Flag carrier Air Côte d’Ivoire (ACI) began operations in 2012 to replace its insolvent predecessor, Air Ivoire. The airline is now well established and serves Abidjan, Bouaké, Korhogo, San Pedro, Odienné and Man domestically, as well as 20 cities throughout West Africa.
ACI launched at the beginning of a period of strong economic expansion following the country’s political stabilisation in 2011, and has witnessed substantial traffic growth as a result. Passenger numbers grew to around 850,000 in 2017, from 700,000 in 2016 and 604,000 in 2015. In light of such rapid growth, ACI is seeking to expand and modernise its fleet – and in early 2016 the airline increased its capital from CFA25bn (€37.5m) to CFA63bn (€94.5m) to help it do so. In February 2017 ACI made plans to grow its capital to CFA130bn (€195m) over the next three years, and a CFA10bn (€15m) allocation under the 2016-20 National Development Plan will support the fleet upgrade via a state-funded or state-guaranteed capital increase.
In November 2017 the airline received a €98m loan from the African Development Bank (AfDB) to fund its purchase of five new Airbus A320s, according to Reuters. This will contribute to the renewal of part of its fleet of two owned Airbus A320s, and leased aircraft of four Airbus A319s and four Bombardier Dash 8 Q400s. Support from the AfDB also feeds into a programme to build a technical training centre and a maintenance centre, which will both have a sub-Saharan reach.
ACI’s expansion is part of wider efforts to re-establish Abidjan as a regional air transport centre. “Abidjan is less than three hours’ flight time from all major locations in the region, and ACI’s development of regular flights to most of these destinations is allowing Abidjan to develop itself into a regional hub,” Samir Azzouzi, regional commercial director at Air France, told OBG. “The facility’s only major rival is Lomé [in Togo], but Abidjan is likely to emerge the dominant of the two, as it offers more regular flights and passengers tend to prefer to travel via Abidjan,” he said, adding that Air France was working with the carrier to ensure the availability of quality onward connections.

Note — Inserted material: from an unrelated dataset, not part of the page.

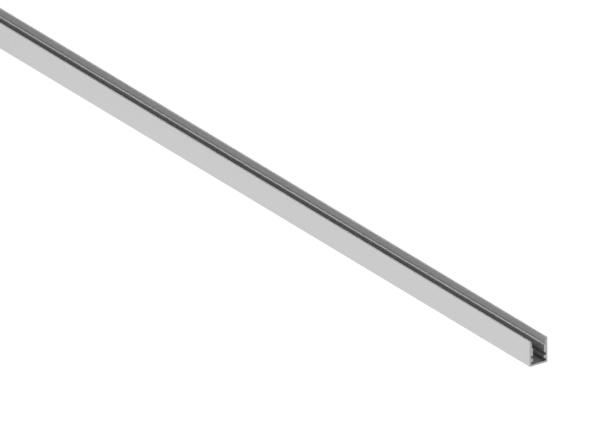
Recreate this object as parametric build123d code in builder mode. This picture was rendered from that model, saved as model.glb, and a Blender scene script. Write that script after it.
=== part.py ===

Projects under way at Abidjan International Airport also support ACI’s expansion plans. “The increased interest in Côte d’Ivoire from existing or new airlines has previously been stunted by a lack of capacity at the airport, but developments such as the construction of the new taxiway will allow us and other airlines to expand our capacity,” René Decurey, CEO of ACI, told OBG. Various international carriers have been growing their activity at the airport; for example, Air France moved from one to two flights per day at the facility in April 2016, when it also increased the size of one of its planes based at the airport. Brussels Airlines service rose to seven flights per week in March 2017, while Portuguese airline TAP launched five weekly flights between Lisbon and Abidjan in July 2017.
In another potential boost to its development efforts, the airport could soon benefit from a direct link to the US, following Ethiopian Airlines’ announcement in early June 2017 that it had begun discussions about opening a route with the Ivorian Ministry of Transport. The Ethiopian carrier started operating a connection between Lomé and New York in July 2016.
To further increase passenger traffic at the airport, in January 2016 the government eliminated two taxes applied to people transiting the facility, worth a combined CFA3000 (€4.50), and cut two others in half for a total passenger savings of CFA9000 (€13.50) per trip. “The tax reductions did not represent a major drop, so the impact will be limited, but taxes are lower now than in much of the region, which will boost competitiveness,” Azzouzi told OBG.
Forecasting that authorities may reduce airport taxes further in the coming years, Aboubakr Machia, president of the Association of Airline Representatives, told OBG, “There is an emerging general consensus across Africa that in order to encourage south-south development, taxes on airfare cannot be too high.”